The following review is the 16th installment of my series searching for “SF short stories that are critical in some capacity of space agencies, astronauts, and the culture which produced them.” Some stories I’ll review in this series might not fit. And that is okay. I relish the act of literary archaeology.
I decided to return to this all-but-defunct series after I was inspired by a conversation in the comment section of my recent review of John D. MacDonald’s “Spectator Sport” (1950). A friend of the site listed a fascinating range of MacDonald’s short stories and multiple appeared to fit my series on subversive accounts of astronauts and space travel.
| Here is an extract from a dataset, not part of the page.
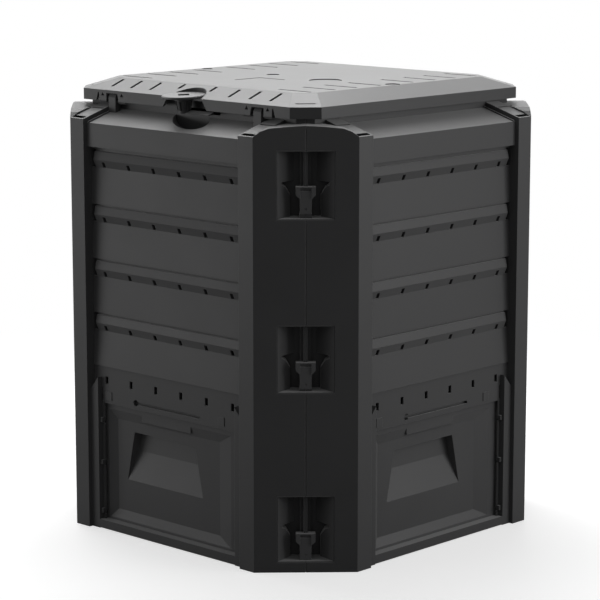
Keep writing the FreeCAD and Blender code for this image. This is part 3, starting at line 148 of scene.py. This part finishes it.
def floor_sheet(half):
    """A flat square: x and y run from -half to half, z is 0."""
    side = np.array([-half, half])
    x, y = np.meshgrid(side, side)
    points = np.stack([x.ravel(), y.ravel(), np.zeros(4)], axis=1)
    mesh = bpy.data.meshes.new("floor")
    mesh.from_pydata(points.tolist(), [], [(0, 1, 3, 2)])
    return bpy.data.objects.new("floor", mesh)


def paper(name):
    """White paper to the camera, with its shadow within a metre or two, and grey to other rays.
    A point lies outside the patch where the larger of |x|, |y| and the scaled |x| + |y| is more
    than the patch's half width."""
    made = bpy.data.materials.new(name)
    made.use_nodes = True
    tree = made.node_tree
    tree.nodes.clear()
    place = add_node(tree, "ShaderNodeTexCoord").outputs["Object"]
    away = add_node(tree, "ShaderNodeVectorMath", {"operation": "LENGTH"}, {0: place})
    sides = add_node(tree, "ShaderNodeSeparateXYZ", {}, {0: place})
    across = add_node(tree, "ShaderNodeMath", {"operation": "ABSOLUTE"}, {0: sides.outputs["X"]})
    along = add_node(tree, "ShaderNodeMath", {"operation": "ABSOLUTE"}, {0: sides.outputs["Y"]})
    straight = add_node(tree, "ShaderNodeMath", {"operation": "MAXIMUM"},
                        {0: across.outputs[0], 1: along.outputs[0]})
    slant = add_node(tree, "ShaderNodeMath", {"operation": "ADD"},
                     {0: across.outputs[0], 1: along.outputs[0]})
    past_corner = add_node(tree, "ShaderNodeMath", {"operation": "MULTIPLY"},
                           {0: slant.outputs[0], 1: INSIDE_HALF / INSIDE_CORNER})
    reach = add_node(tree, "ShaderNodeMath", {"operation": "MAXIMUM"},
                     {0: straight.outputs[0], 1: past_corner.outputs[0]})
    outside = add_node(tree, "ShaderNodeMath", {"operation": "GREATER_THAN"},
                       {0: reach.outputs[0], 1: INSIDE_HALF})
    fade = add_node(tree, "ShaderNodeMapRange", {"interpolation_type": "SMOOTHSTEP"},
                    {"Value": away.outputs["Value"],
                     "From Min": SHADOW_NEAR, "From Max": SHADOW_FAR})
    lift = add_node(tree, "ShaderNodeMath", {"operation": "MULTIPLY"},
                    {0: outside.outputs[0], 1: PAPER_GLOW})
    glow = add_node(tree, "ShaderNodeEmission", {}, {"Color": WHITE, "Strength": lift.outputs[0]})
    sheet = add_node(tree, "ShaderNodeBsdfDiffuse", {}, {"Color": PAPER_SEEN})
    near = add_node(tree, "ShaderNodeAddShader", {}, {0: glow.outputs[0], 1: sheet.outputs[0]})
    far = add_node(tree, "ShaderNodeEmission", {}, {"Color": WHITE, "Strength": 1.0})
    seen = add_node(tree, "ShaderNodeMixShader", {},
                    {"Fac": fade.outputs["Result"], 1: near.outputs[0], 2: far.outputs[0]})
    mirrored = add_node(tree, "ShaderNodeBsdfDiffuse", {}, {"Color": PAPER_MIRRORED})
    ray = add_node(tree, "ShaderNodeLightPath").outputs["Is Camera Ray"]
    both = add_node(tree, "ShaderNodeMixShader", {},
                    {"Fac": ray, 1: mirrored.outputs[0], 2: seen.outputs[0]})
    add_node(tree, "ShaderNodeOutputMaterial", {}, {"Surface": both.outputs[0]})
    return made


floor = floor_sheet(FLOOR_HALF)
bpy.context.collection.objects.link(floor)
floor.data.materials.append(paper("paper backdrop, white"))

# %% [markdown]
# A photographer lights a black object by what it mirrors. A screen behind it and a soft box
# over it give the lid and the sloping ledges their pale sheen. A low, wide box in front and to
# the left is what the upright walls mirror, one on the right reaches into the corner windows,
# and the side behind the camera stays dim, so that each chamfered corner turns darker. The
# room itself is white to the camera and dim to everything else.

# %% World and lamps
ROOM_SEEN = 1.0             # the room's white, to the camera
ROOM_LIGHT = 0.24           # and to everything else

world = bpy.data.worlds.new("studio")
bpy.context.scene.world = world
world.use_nodes = True
tree = world.node_tree
ray = add_node(tree, "ShaderNodeLightPath").outputs["Is Camera Ray"]
seen = add_node(tree, "ShaderNodeBackground", {}, {"Color": WHITE, "Strength": ROOM_SEEN})
lit = add_node(tree, "ShaderNodeBackground", {}, {"Color": WHITE, "Strength": ROOM_LIGHT})
both = add_node(tree, "ShaderNodeMixShader", {},
                {"Fac": ray, 1: lit.outputs[0], 2: seen.outputs[0]})
tree.links.new(both.outputs[0], tree.nodes["World Output"].inputs["Surface"])


def softbox(name, place, aim, size, brightness):
    """A flat lamp at a place, facing a point, that looks as bright as that many times white. An
    area lamp of P watts and A square metres has a radiance of P / (pi * A)."""
    lamp = bpy.data.lights.new(name, "AREA")
    lamp.shape = "RECTANGLE"
    lamp.size, lamp.size_y = size
    lamp.energy = brightness * np.pi * size[0] * size[1]
    holder = bpy.data.objects.new(name, lamp)
    bpy.context.collection.objects.link(holder)
    holder.location = place
    holder.rotation_euler = (Vector(aim) - Vector(place)).to_track_quat("-Z", "Y").to_euler()


softbox("screen_behind", (-2.6, 2.5, 1.7), (0.0, 0.0, 0.8), (3.4, 2.6), 1.4)
softbox("box_above", (-1.35, 0.7, 3.3), (0.0, -0.2, 0.8), (2.6, 2.6), 4.6)
softbox("box_left", (-2.3, -2.5, 0.44), (0.0, 0.0, 0.3), (2.4, 0.84), 2.1)
softbox("box_right", (3.0, 1.4, 1.0), (0.2, 0.0, 0.4), (2.0, 1.8), 2.8)

# %% [markdown]
# The camera stands where the photograph's camera stood, worked out from the bin's own corners,
# and looks at the whole bin.

# %% Camera
CAMERA_PLACE = Vector((3.0474, -3.1985, 1.2077))
CAMERA_AIM = Vector((0.0, 0.0, 0.405))
LENS_MM = 143.4
SENSOR_MM = 36.0

camera_data = bpy.data.cameras.new("camera")
camera_data.sensor_width = SENSOR_MM
camera_data.lens = LENS_MM
camera = bpy.data.objects.new("camera", camera_data)
bpy.context.collection.objects.link(camera)
camera.location = CAMERA_PLACE
camera.rotation_euler = (CAMERA_AIM - CAMERA_PLACE).to_track_quat("-Z", "Y").to_euler()
bpy.context.scene.camera = camera

# %% Finish
bpy.context.scene.view_settings.view_transform = "Standard"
MacDonald’s “Flaw” (1949) charts the end of the dream of the conquest of space.
As always, feel free to join the conversation and read along with me on the search for the depressed astronaut.
Previously: Walter M. Miller, Jr.’s “The Hoofer” in Fantastic Universe, ed. Leo Margulies (September 1955). You can read it online here.
Up Next: Alfred Coppel’s “The Hunters” in Fantastic Story Magazine, ed. Samuel Mines (Fall 1952). You can read it online here.
“The Dreamer” in The Magazine of Fantasy and Science Fiction, ed. Anthony Boucher, Jr. and Francis McComas (April 1952). You can read it online here.
“Double Standard” in Galaxy Science Fiction, ed. H. L. Gold (February 1952). You can read it online here.
Vincent Napoli’s interior art for John D. MacDonald’s “The Flaw” in Startling Stories, ed. Sam Merwin, Jr. (January 1949)
3.75/5 (Good)
John D. MacDonald’s “The Flaw” first appeared in the January 1949 issue of Startling Stories, ed. Sam Merwin, Jr. You can read it online here.
The Dream Sold to the Legions
Carol Adlar, a government clerk at a rocket station in Arizona, falls in love with both the young astronaut Johnny Pritchard and his dream. Johnny believes the moment that humanity can travel to the stars will be the opportunity to create a new “world with no wars, no disease, no starvation” (84). The scars of the ruined Earth offer lessons to create a better future where the sinful will be able to transcend their timeless tendencies. Carol recounts, after Johnny’s tragic death, that “within a week I had caught his fervor, his sense of dedication” (84). They share the dream. They imagine that they will become “one of the first couples to become colonists for the new world” (84). And against her better judgement, she gives her “heart to a man who soars up at the top of a comet plume” (84).